At times like this, it’s tempting to hit the sell button for your positions and bail out of your investments.
But for investors who use my favorite income strategy, today actually creates an exceptional opportunity.
Stock Market Volatility and Income Investing
When markets pull back like they are doing today, investors naturally look for ways to protect their investments. Speculative traders also start to increase their bets on lower stock prices.
This action naturally leads to higher prices for option contracts.
In particular, traders buy put option contracts which give them the right to sell shares at a specific price. The farther stock prices fall, the more valuable these put contracts become.
The CBOE Volatility Index (VIX) — pronounced “Vick’s” — measures the premium price traders are willing to pay for these option contracts. And as you can see in the chart below, prices for option contracts are spiking sharply higher!
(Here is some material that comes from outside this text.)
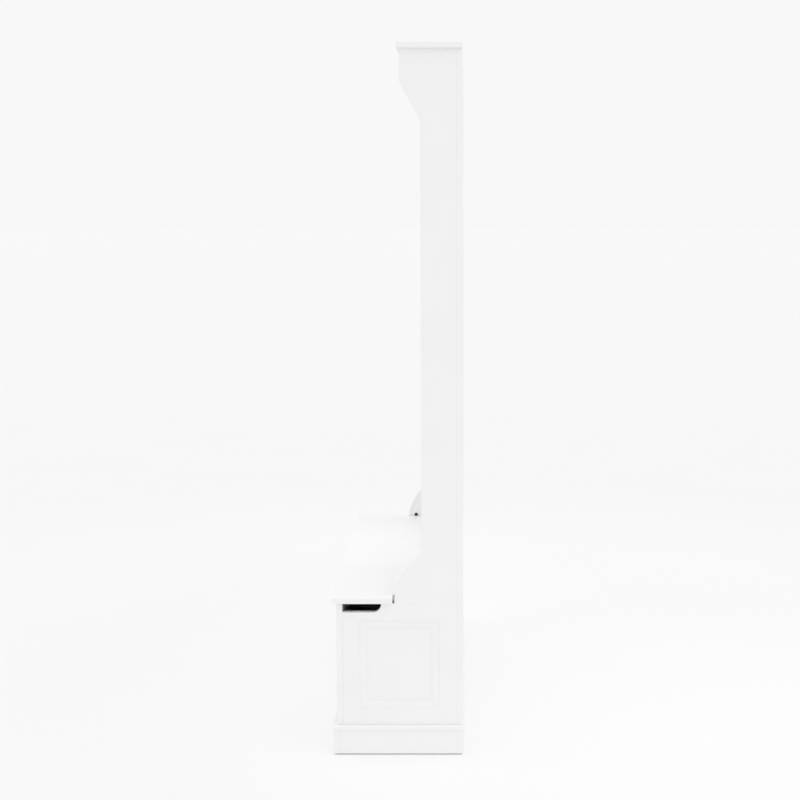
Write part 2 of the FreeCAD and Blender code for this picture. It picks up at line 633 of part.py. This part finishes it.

A few weeks ago, I shared my favorite income strategy with you. This strategy lets us collect cash payments from our favorite stocks by selling put option contracts for these shares.
When prices for these put contracts spike higher (like we’re seeing today), we can collect even more income from these opportunities.
So even though Black Friday is creating stock market volatility and sending share prices lower, there’s a big opportunity for income investors!
If you haven’t yet tried out this income strategy, today might be a perfect day to pick a favorite income play. This way you can take advantage of this temporary spike in stock market volatility.